Their findings: The outlets most favorable toward the NHS are the Guardian and the New York Times.  The least favorable are IBD, the Telegraph, and Fox News.  The most influential medium is Twitter.  The least influential is the liberal blogosphere.

That’s bad news for us bloggers.  On the other hand, is Twitter really the most influential medium out there?  Seriously?  And in what way is the UK Conservative Party influential in an American debate about healthcare?  For that matter, does trawling the web for references to the NHS really tell us anything at all about how Obama is doing on healthcare anyway?

In any case, I’m stumped by their conclusion that this chart shows that Obama “has lost the argument online.”  Looks about even to me.  And color me a wee bit skeptical of their methodology: “We crawl the internet looking for pages which are about the topic, then we track mutual references between people, institutions, entities mentioned in the context.  The resulting structure gives us a mathematically verifiable measurement of ‘authority’ in the context.”  You betcha.

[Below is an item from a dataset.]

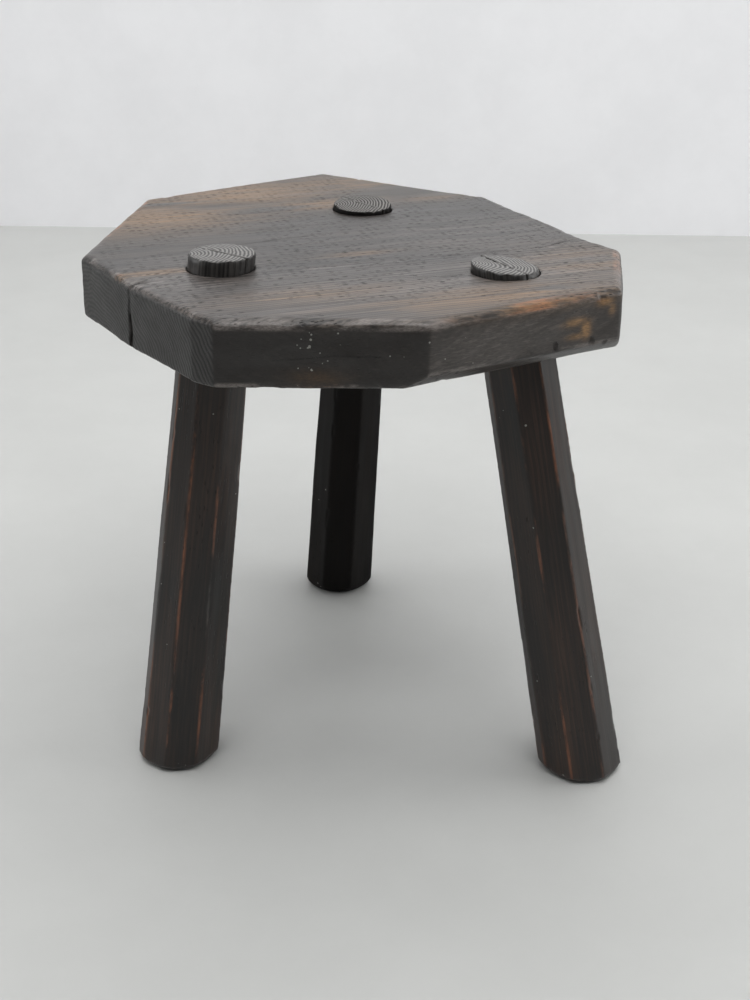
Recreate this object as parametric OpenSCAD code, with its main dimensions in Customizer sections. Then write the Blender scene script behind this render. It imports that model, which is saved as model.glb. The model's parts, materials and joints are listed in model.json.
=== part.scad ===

But what I really want to know is whether Twitter is genuinely the most influential online medium in the healthcare debate.  Does that count Chuck Grassley’s tweets?  If so, somebody please just shoot me now.  Western civilization is doomed.

UPDATE: Some good points about this from Tim F. over at Balloon Juice.  Comparing all of Twitter to individual outlets makes Twitter look a lot more influential than it really is.  And if blogs are nearly as influential as the Washington Post and the New York Times, as the graph suggests, that’s actually pretty good news for the blogosphere, isn’t it?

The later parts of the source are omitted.